_What to produce_. Write out, exactly as given, every line from the one holding "Continue the FreeCAD" to the one holding "return side *", including both.

_Information shown_.
━━━━━━━━━━━━━━━━━━━━━━━━━━━━━━
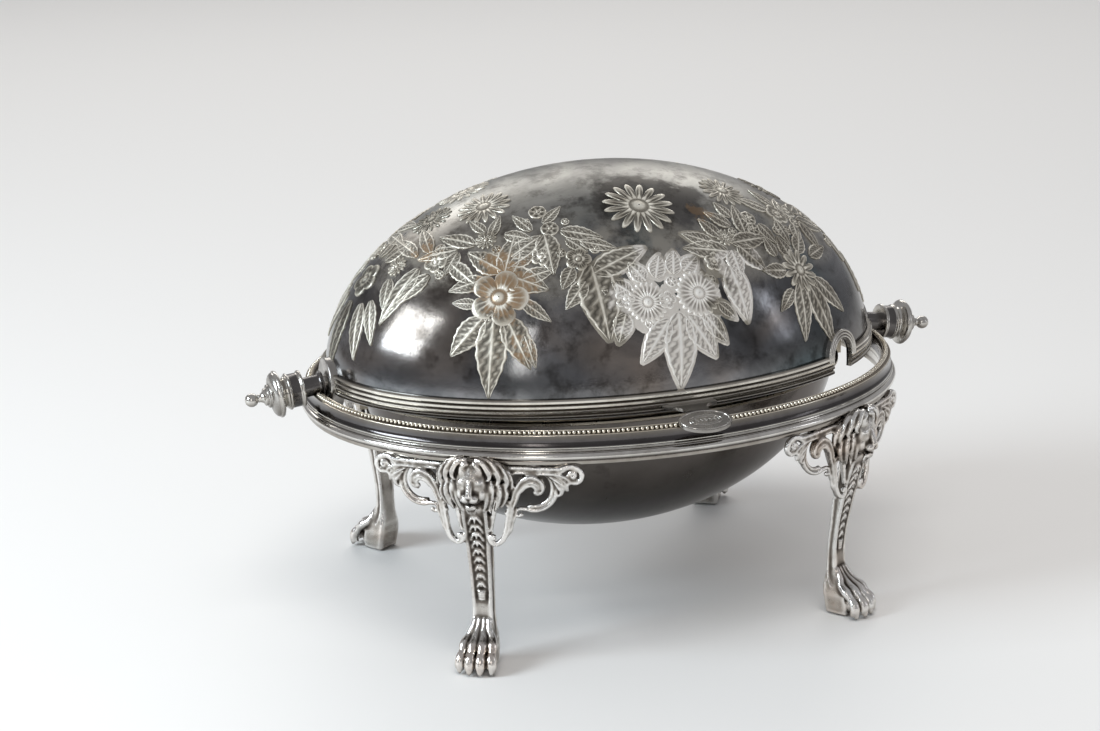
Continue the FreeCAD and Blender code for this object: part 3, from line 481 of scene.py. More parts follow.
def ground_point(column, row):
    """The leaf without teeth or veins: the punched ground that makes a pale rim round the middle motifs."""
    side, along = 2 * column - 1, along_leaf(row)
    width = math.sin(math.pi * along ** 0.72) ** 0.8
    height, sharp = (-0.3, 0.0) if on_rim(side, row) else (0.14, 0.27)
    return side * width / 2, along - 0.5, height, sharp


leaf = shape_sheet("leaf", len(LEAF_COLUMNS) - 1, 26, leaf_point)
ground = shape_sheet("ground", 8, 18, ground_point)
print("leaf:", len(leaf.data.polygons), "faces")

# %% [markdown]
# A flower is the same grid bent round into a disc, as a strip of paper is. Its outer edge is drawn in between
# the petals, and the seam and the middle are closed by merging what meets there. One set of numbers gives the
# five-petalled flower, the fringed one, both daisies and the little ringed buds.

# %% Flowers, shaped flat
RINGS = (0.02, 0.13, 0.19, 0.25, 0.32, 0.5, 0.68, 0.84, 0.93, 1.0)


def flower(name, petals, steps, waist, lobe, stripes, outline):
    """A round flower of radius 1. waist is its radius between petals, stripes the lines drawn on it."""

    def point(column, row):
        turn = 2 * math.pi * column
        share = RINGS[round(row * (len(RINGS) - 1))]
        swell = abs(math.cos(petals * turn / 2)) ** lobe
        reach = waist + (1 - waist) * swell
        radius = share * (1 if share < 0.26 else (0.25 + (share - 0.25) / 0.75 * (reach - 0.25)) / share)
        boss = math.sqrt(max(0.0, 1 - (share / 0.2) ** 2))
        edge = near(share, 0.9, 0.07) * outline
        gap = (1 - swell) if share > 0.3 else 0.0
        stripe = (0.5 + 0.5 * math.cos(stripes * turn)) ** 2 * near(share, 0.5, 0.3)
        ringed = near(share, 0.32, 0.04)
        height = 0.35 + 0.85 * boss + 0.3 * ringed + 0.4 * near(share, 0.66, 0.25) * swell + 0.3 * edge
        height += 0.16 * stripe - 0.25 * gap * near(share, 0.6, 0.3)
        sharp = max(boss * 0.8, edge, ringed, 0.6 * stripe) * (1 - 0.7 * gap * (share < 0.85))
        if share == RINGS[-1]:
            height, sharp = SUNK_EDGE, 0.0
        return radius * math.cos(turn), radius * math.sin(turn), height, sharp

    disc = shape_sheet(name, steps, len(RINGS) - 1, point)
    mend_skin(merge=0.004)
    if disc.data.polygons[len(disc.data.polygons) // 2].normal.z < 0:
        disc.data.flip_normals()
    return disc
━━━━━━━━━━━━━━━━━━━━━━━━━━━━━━
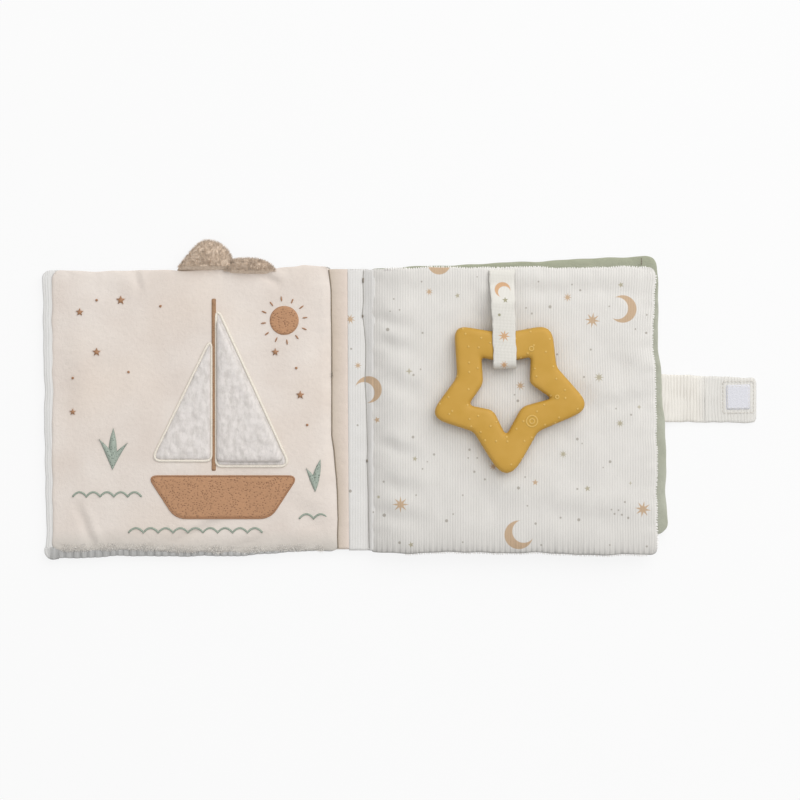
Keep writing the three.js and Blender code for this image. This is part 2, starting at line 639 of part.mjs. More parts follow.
━━━━━━━━━━━━━━━━━━━━━━━━━━━━━━
_Exercise response_.
Continue the FreeCAD and Blender code for this object: part 3, from line 481 of scene.py. More parts follow.
def ground_point(column, row):
    """The leaf without teeth or veins: the punched ground that makes a pale rim round the middle motifs."""
    side, along = 2 * column - 1, along_leaf(row)
    width = math.sin(math.pi * along ** 0.72) ** 0.8
    height, sharp = (-0.3, 0.0) if on_rim(side, row) else (0.14, 0.27)
    return side * width / 2, along - 0.5, height, sharp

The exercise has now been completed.